The AcademicRecordBatch is what the testfile draws from, the AcademicBatch is as follows:

Code: Select all

<xs:element name="AcademicRecordBatch">
		<xs:complexType>
			<xs:sequence>
				<xs:element name="BatchEnvelope" type="AcRec:TransmissionBatchType" minOccurs="0"/>
				<xs:element name="BatchContent" type="core:AcademicRecordBatchType"/>
			</xs:sequence>
		</xs:complexType>
</xs:element>
Anyway; regardless of how I altered the xsd datastage and my xml editor would always fumble in 2 ways

It didn't like this line:

<HSTrn:HighSchoolTranscript xmlns:xsi="http://www.w3.org/2001/XMLSchema-instance" xmlns:n1="http://www.altova.com/samplexml/other-namespace" xmlns:HSTrn="urn:org:pesc:message:HighSchoolTranscript:v1.5.0" xsi:schemaLocation="urn:org:pesc:message:HighSchoolTranscript:v1.5.0 HighSchoolTranscript_v1.5.0.xsd">


This line is in the testfile; it specifies the xml for the transcript


If I took it out it complains that it can't find these 2 lines from above, which doesn't exist in the testfile; but their minoccurs is 0, so ???

<xs:element name="NoteMessage" type="core:NoteMessageType" minOccurs="0"/>
<xs:element name="UserDefinedExtensions" type="core:UserDefinedExtensionsType" minOccurs="0"/>


Anyway I am dammed either way and can't get a break; can someone explain why datastage cares about the missing files?
Why does datastage complain about the <HSTRN:HighSchool................. line??


Sorry for the long post; trying to give as much info as possible.

Posted: Fri Jul 06, 2018 12:53 pm
by chulett
I can't really help but I am of the opinion that we'd rather have too much information rather than not enough. :wink:

Out of curiosity, have you involved your official support provider yet?

Posted: Tue Jul 17, 2018 10:19 am
by eostic
Still having issues with this xml?

Solved

Posted: Tue Jul 24, 2018 9:03 am
by irvinew
I have solved my own problem.

1. Datastage does not like the XSD document I had; I had to reverse engineer one of the XSD documents to make it an element a complex type just so Datastage could drill down into the XML. The XML had an embedded XML document where that document could be 1 or many.
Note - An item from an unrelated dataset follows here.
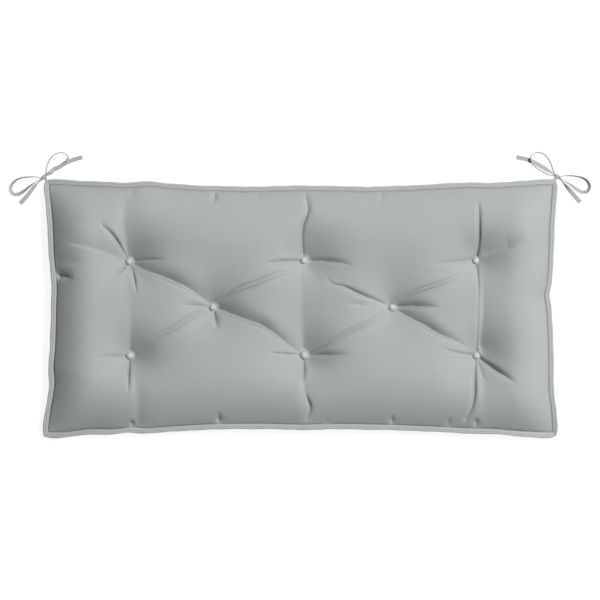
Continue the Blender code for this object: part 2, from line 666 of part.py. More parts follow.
def main():
    clear_scene()
    cushion_set = make_collection("bench_cushion")
    guides = make_collection("guides")
    make_cushion(cushion_set, make_material(*CLOTH))
    make_welt(cushion_set, make_material(*WELT_CLOTH))

    button_mesh = make_button_mesh()
    for name, place in BUTTONS.items():
        make_button("button_" + name, place, button_mesh, cushion_set, make_material(*BUTTON_CLOTH))

    section = tape_section(guides)
    for bow in BOWS:
        first = whole_route(bow, bow.first, -1.0, 0.0)
        second = whole_route(bow, bow.second, 1.0, -1.0)
        make_tape("tie_%s_a" % bow.name, bow, first, section, cushion_set, make_material(*TAPE_CLOTH))
        make_tape("tie_%s_b" % bow.name, bow, second, section, cushion_set, make_material(*TAPE_CLOTH))
        make_knot(bow, cushion_set, make_material(*TAPE_CLOTH))


main()
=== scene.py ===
"""Bench cushion: a grey woven cover, tufted with covered buttons, a sewn welt and two tape bows.

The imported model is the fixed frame. Tables are in millimetres, meshes in metres; +Z is the sitting
face, +Y the back edge with the ties, z = 0 the floor.
"""
from collections import namedtuple
import math

import bpy
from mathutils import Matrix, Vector
import numpy as np

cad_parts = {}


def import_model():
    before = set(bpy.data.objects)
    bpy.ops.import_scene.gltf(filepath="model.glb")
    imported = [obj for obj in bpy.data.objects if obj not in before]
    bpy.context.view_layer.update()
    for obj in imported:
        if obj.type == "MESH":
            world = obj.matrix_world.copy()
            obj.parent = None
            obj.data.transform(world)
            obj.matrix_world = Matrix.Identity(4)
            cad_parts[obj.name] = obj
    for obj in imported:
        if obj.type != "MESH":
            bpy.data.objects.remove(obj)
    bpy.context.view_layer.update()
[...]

2. I set my validation to Reject

3. Whatever is in those XSD documents (There are 4 of them) Datastage doesn't like them; it consumes so much memory it fails at some point; thus by the time the parser reaches the transcripts it stops reading. At some point the server begins to throw Java stack and heap errors and the system bogs down.

I don't know if it is a rookie mistake but I had sample test data to test the parser still in there. If I took it out then it worked. At some point I made my own XSD document from the XML document to generate a sample test data to test the parser; that is where I stumbled on the answer. I don't know why the system gets bogged down because of this; maybe someone can chime in on that.

Thanks for the moderator for help; Cheers.